Il contributo di Salvadori arricchisce una discussione che negli ultimi anni si è fatta particolarmente intensa. Mentre il 1989 paradossalmente sanciva la vittoria della democrazia sui suoi rivali novecenteschi, molti osservatori iniziarono infatti a denunciare, con ancora maggior forza rispetto al passato, le «promesse non mantenute» degli ideali democratici. Nel quadro di questo fitto dibattito – che ha avuto come protagonisti per esempio studiosi come Colin Crouch, Pierre Rosanvallon e Sheldon Wolin – lo sguardo di Salvadori spicca però soprattutto per l’ipotesi che guida l’indagine. Ciò che forse è più interessante nella sua impostazione è infatti il tentativo di far convivere la tensione verso l’estensione della partecipazione popolare, che caratterizza il pensiero democratico, con uno sguardo realista, che quasi paradossalmente considera la «sovranità popolare» come un «mito». 

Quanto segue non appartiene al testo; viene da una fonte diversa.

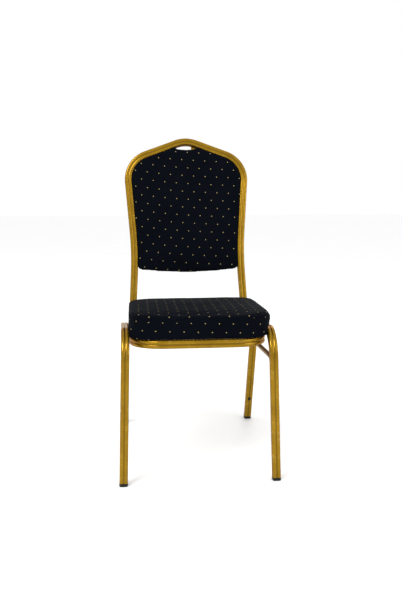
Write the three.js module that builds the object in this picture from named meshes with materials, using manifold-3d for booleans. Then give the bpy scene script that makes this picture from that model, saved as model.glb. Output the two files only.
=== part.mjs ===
// A stacking banquet chair: two bent side frames, a crown-shaped back frame, a seat frame,
// upholstered seat and back, and the tabs, screws, glides and bumpers that go with them.
// Millimetres, +Z up. The sitter faces -Y. The origin is on the floor, under the middle of the chair.
import * as THREE from "three";
import { mergeVertices } from "three/addons/utils/BufferGeometryUtils.js";
import Module from "manifold-3d";

// ---------- driving dimensions ----------
const GAP = 0.3; // between pieces that touch or are welded

// The fluted frame tube
const TUBE_HALF = 11.25;
const TUBE_CORNER = 5.5;
const TUBE_WALL = 1.3;
const FLUTE_HALF = 3.6;
const FLUTE_DEPTH = 1.2;
const BEND_STEP = 9; // degrees of bend between two cross-sections
const CORNER_STEPS = 7; // flats in a quarter turn of the seat's plan

// The side frames. Y is counted from the front feet here, and the whole chair is centred at the end.
const GLIDE = { frontHeight: 8, rearHeight: 13, proud: 0.2, stem: 16, collar: 30 };
const FRONT_FOOT = { x: 207.8, y: 0 };
const FRONT_BEND = { x: 196.2, y: 20.6, z: 411.3, radius: 70 };
const REAR_BEND = { x: 203, y: 352, z: 364.9, radius: 50 };
const REAR_FOOT = { x: 209.4, y: 514 };

// The back frame, in its own tilted plane: x across, s up the slope
const BACK = { y: 417.5, z: 492, recline: 12.65 };
const CROWN_PEAK = { s: 450.6, radius: 90 };
const CROWN_SHOULDER = { x: 189.3, s: 381, radius: 86 };
const BACK_WAIST = { x: 166.3, s: 92, radius: 1000 };
const UPRIGHT_END = { x: 181, s: -185 };
const CROWN_FROM = 300; // s above which the frame's inner edge belongs to the crown

// The back panel inside the back frame
const PANEL_CLEARANCE = 0.4; // between the panel's edge and the frame
const PANEL_BOTTOM = { middle: 29, corner: 38, cornerRadius: 12, steps: 5 };
const HAND_HOLE = { halfWidth: 36, shoulder: 5, middle: 416.5, end: 419.5 };
const BACK_BOARD = { front: -3, rear: 4, inset: 2 };
// The pads at rising distances from the board: depth through the back, and how far the outline draws in
const FRONT_PAD_LEVELS = [
  { depth: -3.3, inset: 0.3 },
  { depth: -11, inset: 0 },
  { depth: -14.5, inset: 2 },
  { depth: -16.7, inset: 9 },
  { depth: -17.5, inset: 24 },
];
const REAR_PAD_LEVELS = [
  { depth: 15, inset: 26 },
  { depth: 14.4, inset: 10 },
  { depth: 12, inset: 2.5 },
  { depth: 8, inset: 0.3 },
  { depth: 4.3, inset: 0.3 },
];

// The seat, in its own plane that falls to the rear: y and z are counted from the seat frame's front
const SEAT = { y: 7, z: 392.5, fall: 3 };
const SEAT_RAIL = { frontHalf: 174.4, rearHalf: 181.1, corner: 13.5, radius: 80, end: 376 };
const SEAT_FRONT = { middle: 10.5, radius: 1500 };
const CUSHION = { rear: 384, frontRadius: 62, rearRadius: 62, bow: 6 };
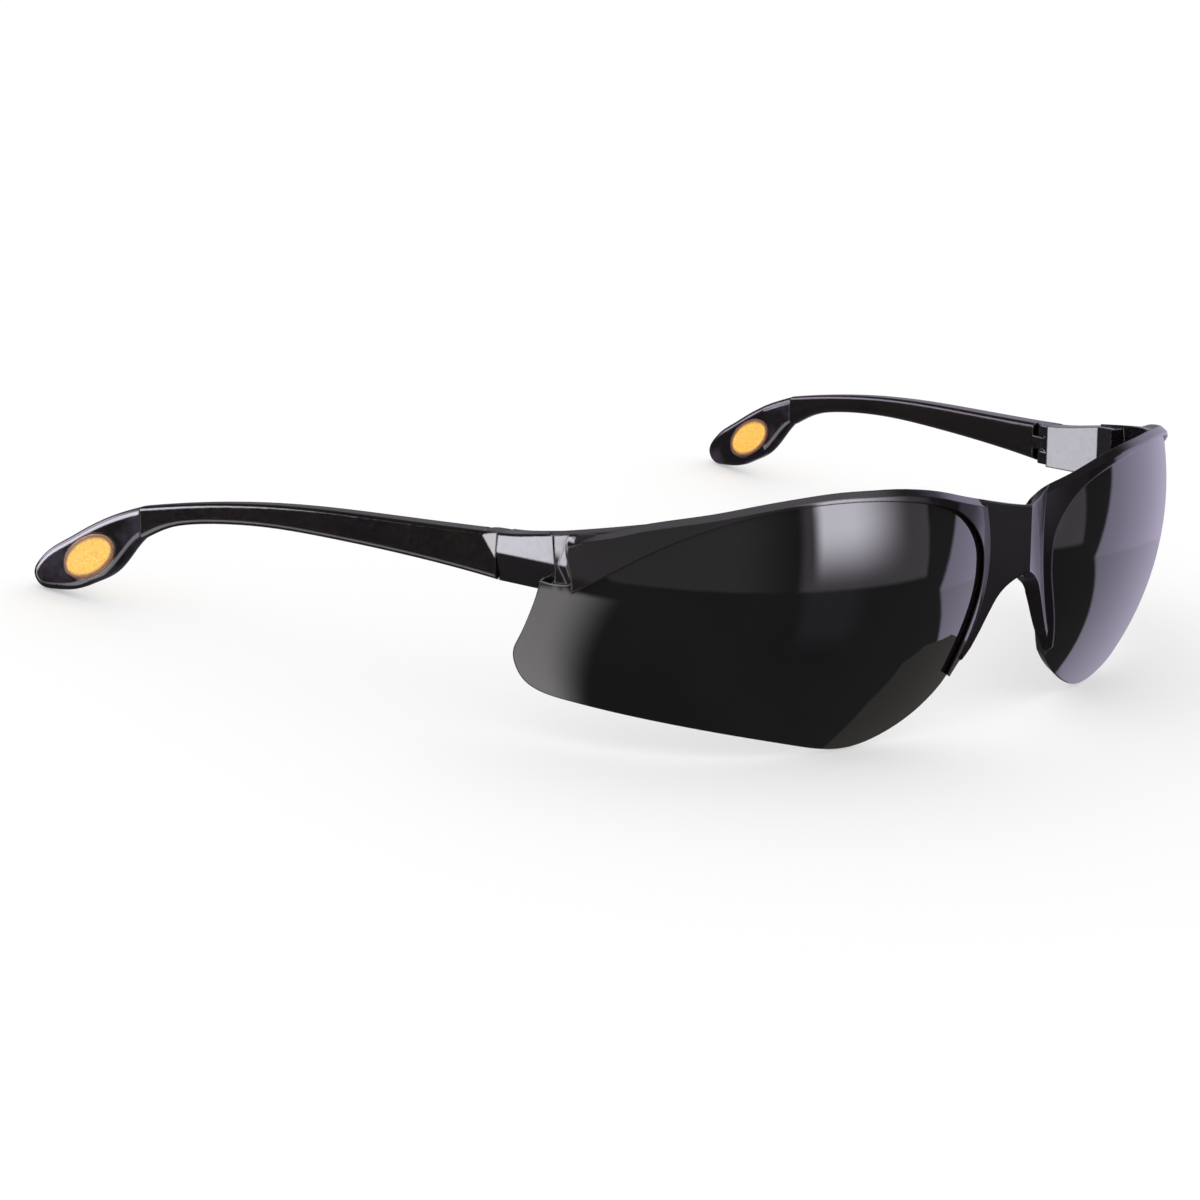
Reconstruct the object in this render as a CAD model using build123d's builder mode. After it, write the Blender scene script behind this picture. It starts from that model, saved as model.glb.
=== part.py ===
from build123d import *
from math import cos, radians, sin, sqrt
import os

os.makedirs("parts", exist_ok=True)

# Half-rim safety glasses.  The pieces are drawn as they are worn: +X is the wearer's left, the
# front faces -Y, +Z is up, and the origin is the foot of the crease down the front of the
# bridge.  At the end they are stood on a table, on both lenses and both temple tips.

# ---- driving dimensions, in millimetres and degrees ----
lens_radius = 54.5          # outer surface of both lenses is a sphere
lens_thick = 2.0
lens_centre = (20.8, 56.2, 3.1)
lens_wrap = 30              # the middle of a lens faces this far outward
outline_reach = 50          # the lens outline is drawn this far from the sphere's centre
groove_gap = 0.06           # between a lens and the groove that holds it

rim_proud = 0.7             # front of the rim, ahead of the lens
rim_depth = 2.5             # back of the rim, behind the lens surface
crest_front = 0.9           # the top of the brow is a crest, bevelled to the front
crest_drop = 32             # and falls away to the back, toward a point this far below the lens centre
bridge_slope = 0.41         # the bridge's flanks fall back this much for each mm outward
bridge_thick = 3.5
flank_reach = 11.0

cheek_crease = 4.8          # height of the crease along the outer side of the end piece
cheek_lean = 10             # above and below it the side leans in

arm_x = 71.5                # the temple is drawn from this point on its outer face
arm_y = 47.4
seam_at = 2.2               # its front end, along it from that point
seam_gap = 0.2
temple_splay = 8.8          # the open temples spread outward
temple_thick = 4.2
neck_thick = 2.8            # thickness of the temple where the tip takes over
temple_length = 80.0
temple_edge = 0.7           # rounding of the long edges
temple_under = 1.5          # rounding under the temple on the side of the head
tip_thick = 3.4
tip_edge = 1.2
tip_seam = 0.1              # between the end of a temple and its tip
tongue_length = 5.0
tongue_height = 2.0
tongue_thick = 1.3
tongue_drop = 27            # the tongue slopes down into the tip
tongue_start = -1.1
tongue_gap = 0.05

hinge_back = 1.9            # hinge axis behind the seam
hinge_in = 2.6              # hinge axis inward of the temple's outer face
knuckle_radius = 1.55
knuckle_gap = 0.2
knuckle_low = 3.0
knuckle_high = 5.4
lug_low = 0.4
lug_high = 7.7
lug_room = 1.75             # radius cleared around a lug
swing_room = 2.1            # how far behind the axis a lug reaches when the temple is folded
screw_radius = 0.6
screw_run = 0.05            # running clearance of the temple on its screw
screw_bite = 0.02           # the upper lug is threaded onto the screw
screw_top = 7.0
head_radius = 1.05
head_top = 1.1
slot_width = 0.4
slot_depth = 0.5

oval_long = 6.7             # half of the oval insert's long axis
oval_short = 3.45
oval_tilt = 27
oval_proud = 0.15
oval_gap = 0.05
oval_at = (92.5, -8.4)      # along the temple from the seam, and up

standing_tilt = 4.9         # the front leans back by this much on a table

# ---- planes ----
wrap = radians(lens_wrap)
splay = radians(temple_splay)
along = (sin(splay), cos(splay), 0)
outward = (cos(splay), -sin(splay), 0)
arm = Vector(arm_x, arm_y, 0)
lens_plane = Plane(lens_centre, x_dir=(cos(wrap), sin(wrap), 0), z_dir=(sin(wrap), -cos(wrap), 0))
# temple_side is the outer face of the left temple: x runs back along it and y runs up.
# temple_plan looks down on it: x runs back along it and y runs inward.
temple_side = Plane(arm, x_dir=along, z_dir=outward)
temple_plan = Plane(arm, x_dir=along, z_dir=(0, 0, 1))
seam_plane = Plane(temple_side.from_local_coords((seam_at, 0, 0)), x_dir=(0, 0, 1), z_dir=along)
tongue_plane = Plane(
    temple_side.from_local_coords((temple_length, tongue_start, -(neck_thick - tongue_thick) / 2)),
    x_dir=temple_side.x_dir * cos(radians(tongue_drop)) - Vector(0, 0, sin(radians(tongue_drop))),
    z_dir=outward,
)
hinge_plan = Plane(temple_plan.from_local_coords((seam_at + hinge_back, hinge_in, 0)), x_dir=along)


def lens_blank(gap):
    """The left lens, grown by gap.  Its edge points at the centre of its sphere."""
    grow = 1 + gap / 25
    with BuildPart() as blank:
        for distance in (outline_reach / 2, outline_reach * 1.25):
            k = grow * distance / outline_reach
            with BuildSketch(lens_plane.offset(distance)):
                with BuildLine():
                    lower = Spline(*[(k * x, k * y) for x, y in (
                        (44, -1.2), (47.6, -8.6), (52, -14.8), (55.2, -20.2), (53.6, -25.2), (47.5, -27.1),
                        (40, -26.6), (31.3, -25.9), (12.3, -26.5), (-3.9, -30.9), (-17, -35.6),
                        (-25.7, -34.8), (-33.2, -32.3), (-40, -28.1),
                    )])
                    Spline(*[(k * x, k * y) for x, y in (
                        (-40, -28.1), (-43.6, -22.6), (-46.8, -14.9), (-48.6, -7.7), (-48.6, -3),
                        (-47.4, 0.8), (-43.6, 5.2), (-36.8, 8.7), (-27.3, 10.7), (-18.6, 11.4),
                        (-8.2, 11.4), (2.1, 10.4), (10.1, 8.7), (21.7, 4.6), (31.9, -0.3),
                        (38.8, -1.6), (44, -1.2),
                    )])
                make_face()
        loft(ruled=True)
        with Locations(lens_centre):
            Sphere(lens_radius + gap, mode=Mode.INTERSECT)
            Sphere(lens_radius - lens_thick - gap, mode=Mode.SUBTRACT)
    return blank.part


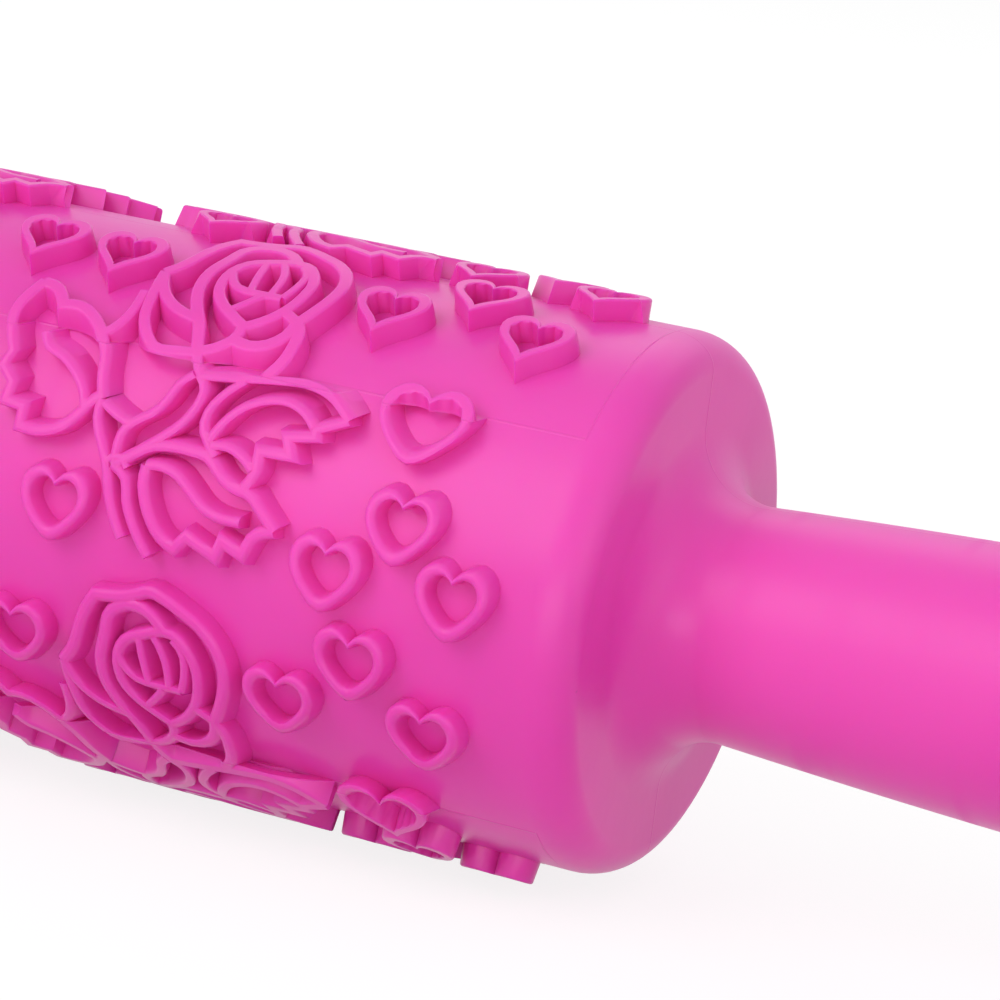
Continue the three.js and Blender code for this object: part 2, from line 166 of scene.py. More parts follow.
# %% Lines of the stems and leaves below a bloom
LEAF_WIDTH = 1.2
STEM_WIDTH = 1.0
CROSSING_WIDTH = 0.7
stem_lines = {
    "neck": ([(-0.05, 0.87), (0.02, 1.03), (0.08, 1.11)], [], INNER_WIDTH),
    "right leaf, top": ([(0.07, 1.11), (0.41, 1.06), (0.82, 0.99), (1.1, 0.97), (1.32, 1.03),
        (1.48, 1.14), (1.58, 1.23)], [], LEAF_WIDTH),
    "right leaf, edge": ([(1.58, 1.23), (1.31, 1.37), (1.33, 1.44), (1.08, 1.49), (1.17, 1.65),
        (0.87, 1.66), (0.9, 1.82), (0.82, 2.02)], [1, 2, 3, 4, 5], LEAF_WIDTH),
    "right leaf, left": ([(0.51, 1.07), (0.36, 1.25), (0.28, 1.43), (0.29, 1.57), (0.36, 1.67),
        (0.48, 1.8)], [], STEM_WIDTH),
    "right leaf, vein": ([(0.38, 1.67), (0.47, 1.47), (0.6, 1.31), (0.78, 1.21), (0.97, 1.18),
        (1.15, 1.24), (1.29, 1.36)], [], STEM_WIDTH),
    "right leaf, loop": ([(0.42, 1.71), (0.58, 1.69), (0.74, 1.75), (0.86, 1.84)], [], STEM_WIDTH),
    "stem, right": ([(0.07, 1.11), (0.16, 1.22), (0.16, 1.38), (0.09, 1.56), (-0.04, 1.71),
        (-0.22, 1.87)], [], STEM_WIDTH),
    "stem, left": ([(0.02, 1.11), (-0.08, 1.23), (-0.14, 1.41), (-0.2, 1.52), (-0.35, 1.64),
        (-0.44, 1.74), (-0.46, 1.89), (-0.44, 2.04)], [], STEM_WIDTH),
    "twig": ([(-0.71, 1.54), (-0.58, 1.61), (-0.39, 1.68)], [], STEM_WIDTH),
    "left stem": ([(-0.74, 1.51), (-0.74, 1.64), (-0.68, 1.79), (-0.58, 1.95), (-0.5, 2.11),
        (-0.42, 2.34), (-0.33, 2.52), (-0.24, 2.66)], [], STEM_WIDTH),
    "middle stem": ([(-0.45, 2.06), (-0.32, 2.13), (-0.24, 2.36), (-0.11, 2.58), (0.04, 2.77)], [],
        STEM_WIDTH),
    "crossing": ([(-0.54, 2.05), (-0.41, 1.97), (-0.31, 2.06)], [], CROSSING_WIDTH),
    "lower leaf, top": ([(-0.45, 2.06), (-0.29, 1.94), (-0.13, 1.83), (0.06, 1.79), (0.25, 1.79),
        (0.44, 1.82), (0.53, 1.9), (0.65, 1.99), (0.78, 2.03), (0.9, 2.05), (1.03, 2.16),
        (1.2, 2.31)], [], LEAF_WIDTH),
    "lower leaf, edge": ([(1.2, 2.31), (1.04, 2.37), (0.94, 2.57), (0.73, 2.49), (0.69, 2.64),
        (0.39, 2.52), (0.29, 2.65), (0.14, 2.58), (0.01, 2.44), (-0.08, 2.28), (-0.13, 2.12),
        (-0.13, 2.0)], [2, 3, 4, 5, 6], LEAF_WIDTH),
    "lower leaf, vein": ([(-0.13, 2.0), (-0.01, 1.98), (0.15, 2.01), (0.33, 2.13), (0.49, 2.25),
        (0.66, 2.3), (0.87, 2.3)], [], STEM_WIDTH),
    "left leaf, top": ([(-1.81, 0.48), (-1.66, 0.51), (-1.51, 0.68), (-1.35, 0.66), (-1.17, 0.74),
        (-1.01, 0.89), (-0.89, 1.09), (-0.82, 1.32), (-0.74, 1.51)], [2], LEAF_WIDTH),
    "left leaf, edge": ([(-1.81, 0.48), (-1.88, 0.64), (-1.92, 0.82), (-1.87, 1.05), (-1.76, 1.25),
        (-1.8, 1.4), (-1.65, 1.53), (-1.66, 1.71), (-1.46, 1.73), (-1.45, 1.91), (-1.23, 1.91),
        (-1.05, 1.84), (-0.92, 1.7), (-0.83, 1.55), (-0.75, 1.47)], [4, 5, 6, 7, 8, 9], LEAF_WIDTH),
    "left leaf, vein": ([(-1.53, 1.01), (-1.44, 1.14), (-1.28, 1.2), (-1.12, 1.3), (-0.97, 1.45),
        (-0.88, 1.63)], [], STEM_WIDTH),
    "left leaf, link": ([(-1.0, 0.89), (-0.91, 0.79), (-0.85, 0.62), (-0.85, 0.35)], [],
        STEM_WIDTH),
}
print(len(stem_lines), "lines in the stems and leaves")

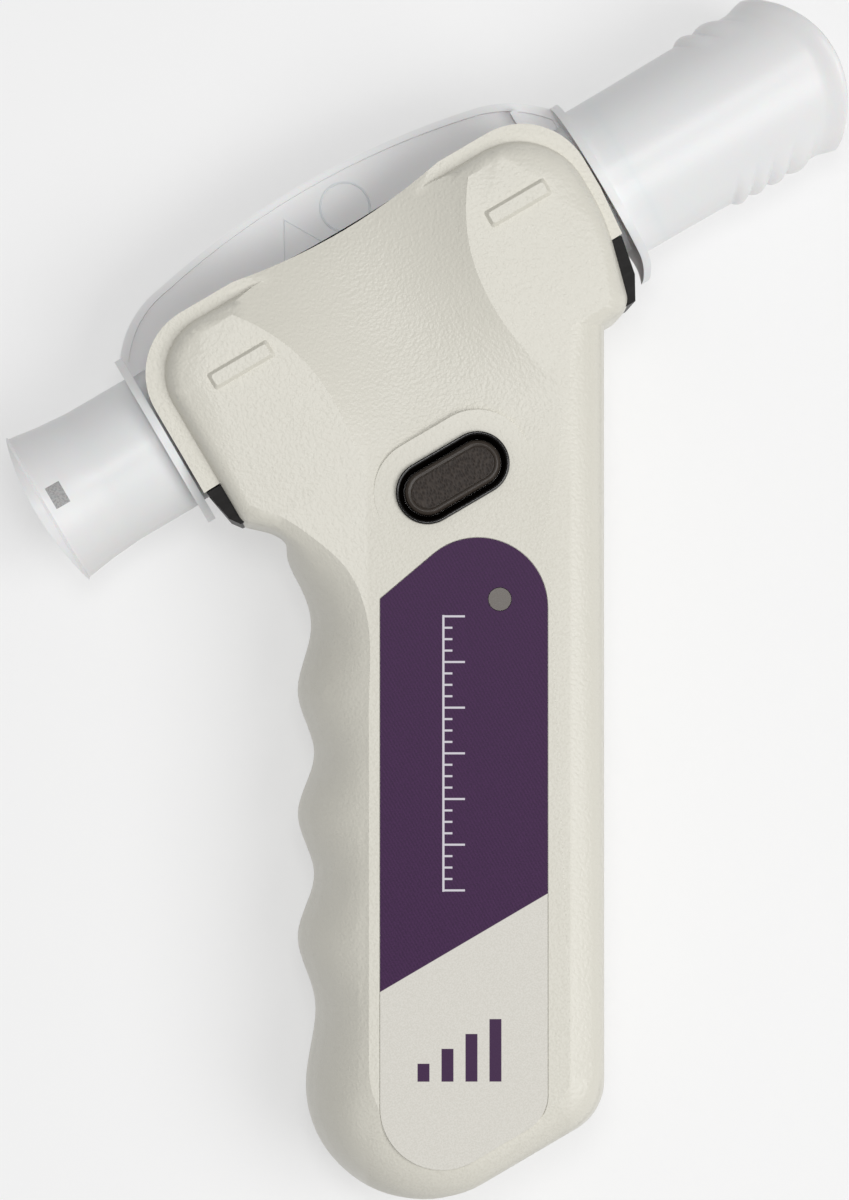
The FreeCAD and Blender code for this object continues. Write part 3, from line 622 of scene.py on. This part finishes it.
# Two marks moulded on the fin's face: a raised ring and a raised triangle, each a thin ridge
# with sloping sides, part of the same polypropylene.
fin_face = axis.z + 0.001
ridge_width = 0.00042
ridge_height = 0.00016
ridge_root = 0.0001
ridge_fall = 0.00004
ridge_shoulder = 0.8
ridge_crown = 0.4
ring_middle = axis + Vector((0.0035, 0.0197, 0))
ring_radius = 0.0044
ring_corners = 72
triangle_middle = axis + Vector((-0.0070, 0.0187, 0))
triangle_radius = 0.0045
triangle_corners = 3
triangle_side_steps = 20
triangle_turn = math.pi / 2


def ridge(middle, radius, corners, side_steps, turn):
    """A closed ridge along the sides of a polygon, which is a ring where it has many corners."""
    around = []
    for i in range(corners):
        start = turn + math.tau * i / corners
        end = turn + math.tau * (i + 1) / corners
        for k in range(side_steps):
            share = k / side_steps
            x = math.cos(start) * (1 - share) + math.cos(end) * share
            y = math.sin(start) * (1 - share) + math.sin(end) * share
            around.append((x, y))

    def ring(offset, level):
        reach = radius + offset
        return [Vector((middle.x + x * reach, middle.y + y * reach, level)) for x, y in around]

    def make(shape):
        half = ridge_width / 2
        foot = fin_face - ridge_root
        top = fin_face + ridge_height
        shoulder = top - ridge_fall
        section = [(half, foot), (half * ridge_shoulder, shoulder), (half * ridge_crown, top)]
        section += [(-offset, level) for offset, level in section[::-1]]
        loft(shape, [ring(offset, level) for offset, level in section], joined=True)

    return make


ring_mark = ridge(ring_middle, ring_radius, ring_corners, 1, 0)
piece("fin_ring_mark", ring_mark, tube_finish, "breathing_tube")
triangle_mark = ridge(triangle_middle, triangle_radius, triangle_corners, triangle_side_steps, triangle_turn)
piece("fin_triangle_mark", triangle_mark, tube_finish, "breathing_tube")


# The window screens: fine woven polyester welded over the openings in the tube's sides, which let
# sound through and keep moisture off the heads.
thread_pitch = 0.00025
thread_shade = paint(120, 121, 122)
thread_white = paint(222, 223, 224)
screen_finish = Finish("screen_mesh", {"Roughness": 0.7})
warp = abs((screen_finish.x % thread_pitch) - thread_pitch / 2) / thread_pitch
weft = abs((screen_finish.y % thread_pitch) - thread_pitch / 2) / thread_pitch
weave = (warp.most(weft) * 2).rise(0.55, 0.95)
screen_finish.colour(screen_finish.blend(weave, thread_shade, thread_white))
screen_finish.relief(weave, depth=0.00006, strength=0.8)
dress(screen_finish, "front_screen", "rear_screen")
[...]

Lo storico è infatti ben consapevole che la democrazia in senso proprio – come effettivo potere sovrano del popolo – nel mondo moderno non è mai esistita, né potrà mai essere realizzata. La democrazia rappresentativa lascia d’altronde al popolo solo una quota ridotta di potere reale, consistente nel diritto di votare i propri rappresentanti o di investire i governi. E per molti versi non può essere altrimenti, perché – come avvertivano Gaetano Mosca, José Ortega y Gasset o Joseph A. Schumpeter – ogni regime politico può esprimersi e agire solo per mezzo di élites. Al tempo stesso, il realismo non deve indurre però a rinunciare del tutto alle grandi aspirazioni coltivate dal pensiero democratico nel corso dei secoli. In particolare non può lasciar cadere l’aspirazione all’uguaglianza e alla effettiva garanzia dei diritti politici di tutti i cittadini, e soprattutto delle fasce più deboli della popolazione. Per Salvadori, la democrazia non è così solo un assetto istituzionale e neppure solo un ideale, ma la combinazione di queste due dimensioni. Una simile combinazione nell’ultimo secolo è stata garantita in Occidente dall’incontro tra le istituzioni liberali (arricchite dal suffragio universale) e l’azione politica di masse organizzate. Ma è proprio questo fragilissimo equilibrio a risultare oggi minacciato dall’estendersi delle diseguaglianze, dall’indebolimento delle grandi organizzazioni politiche e sindacali, dalla crescita del potere reale delle élites globali. Ed è per questo insieme di processi che i nostri sistemi politici tendono davvero ad assomigliare a «democrazie a bassa intensità».